In the name of democracy, Arab Spring riots led to the rise of Islamic political power across the Middle East.
The western state of mind associates democracy with freedom and liberty. But as we witness Islamic governments spring in Tunisia, Egypt and Lybia, it seems that the western state of mind has no place in Islamic democracies.
Mustafa Akyol, a Turkish journalist, author of “Islam Without Extremes: A Muslim Case for Liberty, explores this issue in his NY Times opinion - what if democracy does not serve liberty? What if elected Islamist parties impose laws that curb individual freedoms — like banning alcohol or executing converts — all with popular support?
While the secular youth brought Arab Spring revolution to fruitation, it is the Islamic parties that won political power.

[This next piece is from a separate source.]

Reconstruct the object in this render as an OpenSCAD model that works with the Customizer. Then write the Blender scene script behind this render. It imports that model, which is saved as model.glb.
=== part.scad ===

With Islamic political power rising, the divide between secular and religious faction increases.
This new battle is more intimate - it is a battle on identity, on values. In Tunisia, a year after the revolution, secular parents, surprised to find their daughter covering her hair in public, worry they are losing their child to extremism. Families argue over son's decision to grow a beard and demonstrate against western values that were always part of their culture.
The radical Islamic parties, known as the Salafist parties, play a big role behind the scenes in Egypt and Tunisia. While these parties may be the 2nd biggest in Parliament, they still have significant political power. These people are not happy with their right to demonstrate in a democractic country. They'd like to take it a step further and adopt Sharia law as the official law book of the state.
As this battle rages on, we should remember that power to the people does not guarantee the continuation of personal freedom and basic rights like freedom of speech or freedom of religion. In the name of democracy we may witness the rise of sharia law in Egypt and Tunisia, sending personal freedom tumbling down.